Read more about Finlay’s two Biennale projects, Swarm (ASX) and The Bee Library, on the Biennale website: http://bos18.com/artist?id=47
This ambitious installation is a dynamic modeling of the global economy in terms of beekeeping. Swarm (ASX) and The Bee Library juxtapose traditional and contemporary representations of economy and knowledge, ‘money’ and ‘honey’.
installation translates beehives into a model of the economy. Finlay takes the fluctuations of the stock market and represents them as the ‘buzz’ of Australian honey-bees (recorded by sound-artist Chris Watson), broadcast from 10 multi-storied wooden hives. Each hive stack bears the acronym of a major stock exchange – New York, Toronto, Sao Paulo, London, Frankfurt, Mumbai, Shanghai, Hong Kong, Tokyo, and Sydney – and produces a stream of audio, a buzzing that varies in density and volume in accordance with economic activity. Swarm (ASX) is a snapshot of speculative finance translated into the natural ecosystem of bees: dynamic, in flux, undergoing crisis, confronting potential catastrophe.
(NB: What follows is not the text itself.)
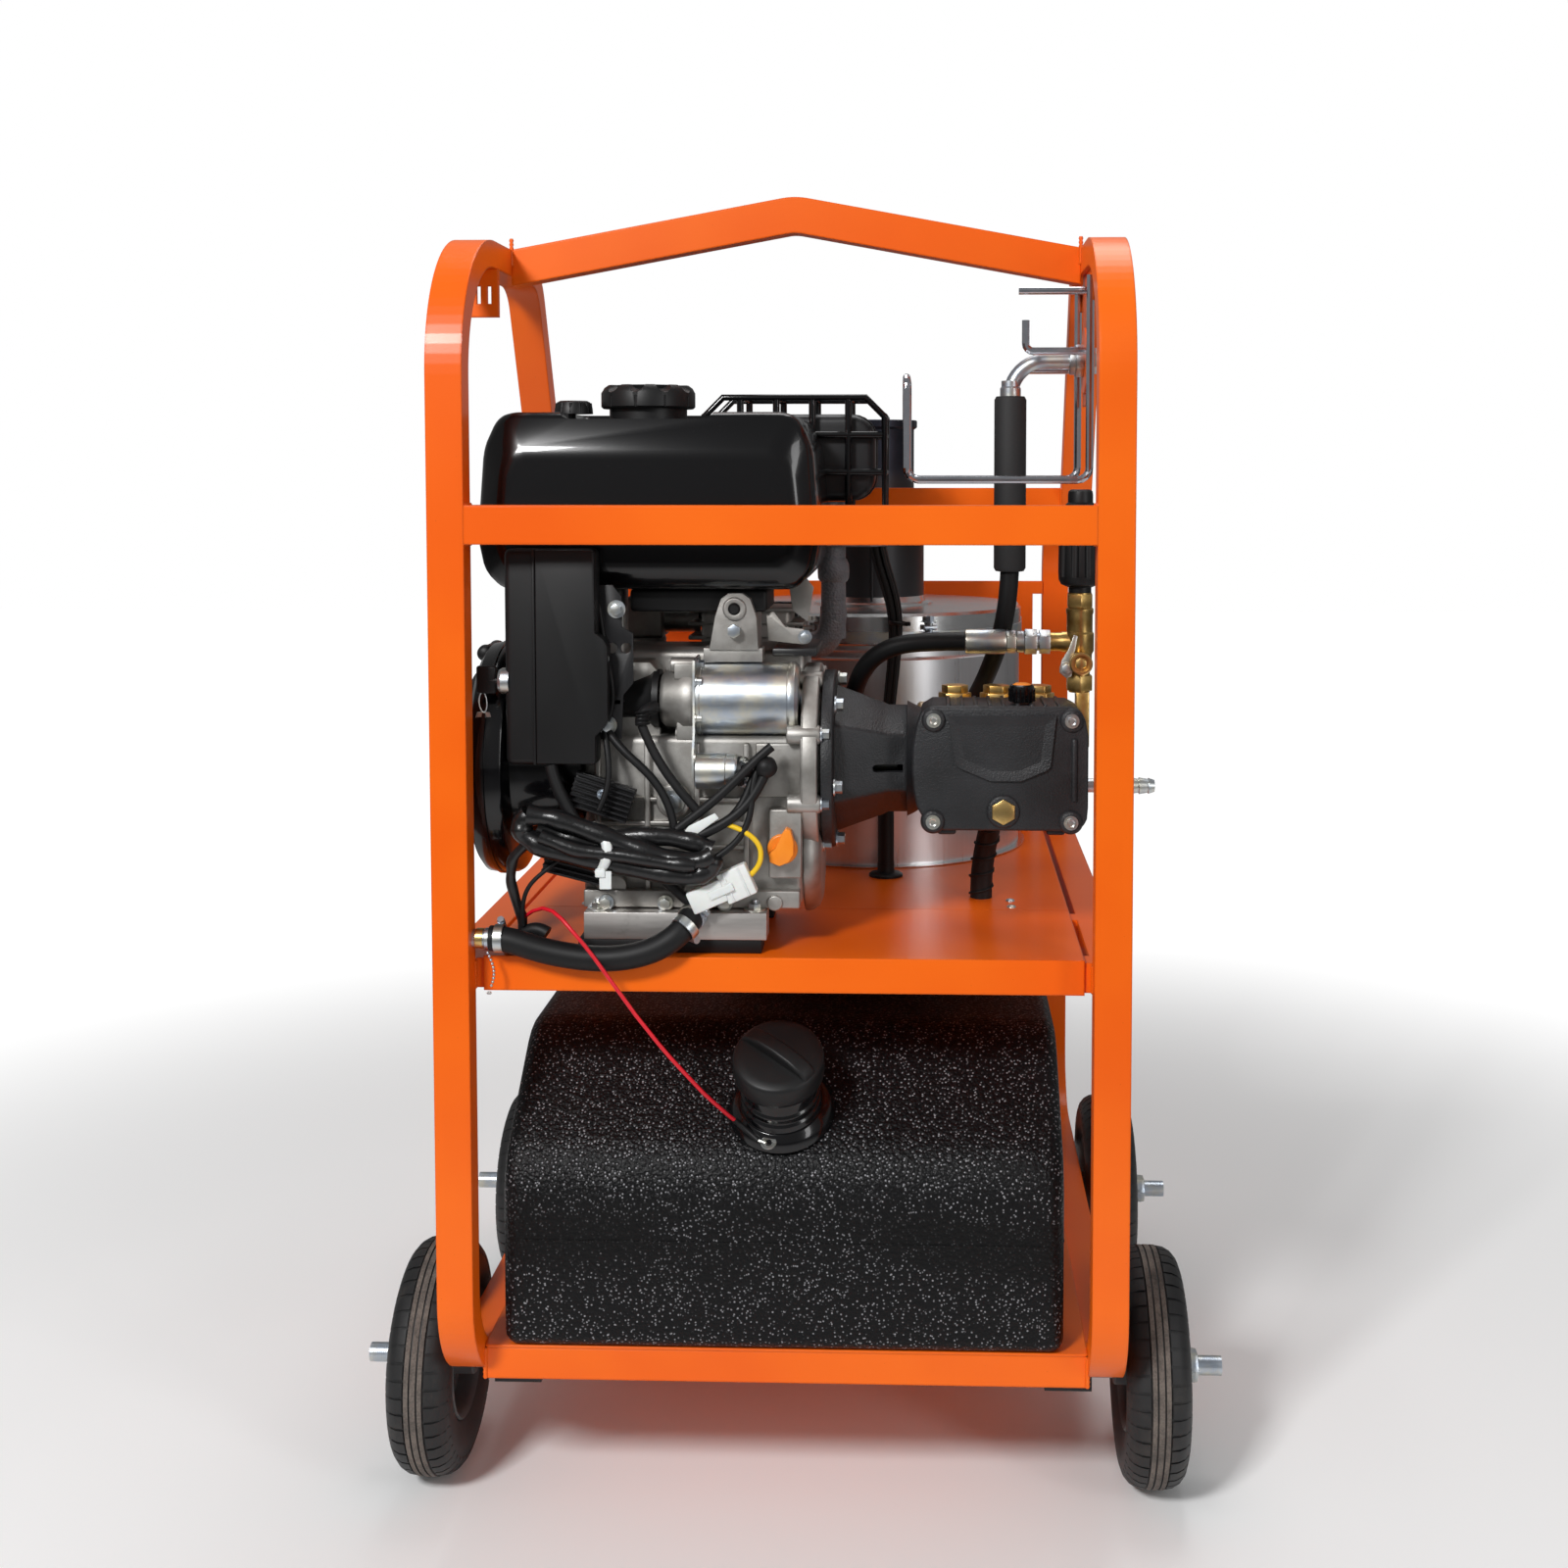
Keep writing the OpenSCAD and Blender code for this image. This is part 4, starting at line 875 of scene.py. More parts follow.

In the afternoon, I hear Finlay himself as I attend the joyful joint reading on the Island by him and Cecilia Vicuña.
Cecilia Vicuña and Alec Finlay. Photograph: Moira Roth
Alec Finlay. Photograph: Moira Roth
Postscript, September 10, 2012 – Moira Roth’s journal
I am now at home again in Northern California (after my two-week visit to Sydney from June to July), listening to an online video I have just found of Alec Finlay, where he talks about when he began to write poetry, why he writes and what he reads: http://vimeo.com/22473732
I also reread his series of short poems & sketches that he casually and quickly but with great elegance composed while he was staying on Cockatoo Island in June. They are dedicated to Catherine de Zegher, Gerald McMaster, the staff, crew and artists of the Biennale.
These all stir up so many memories of and feelings about my extraordinary two visits to Australia this year: of the art and performances I saw at the Biennale, of the people I met and of my profound gratitude to and admiration of Catherine de Zegher and Gerald McMaster for their creation of the 18th Biennale of Sydney.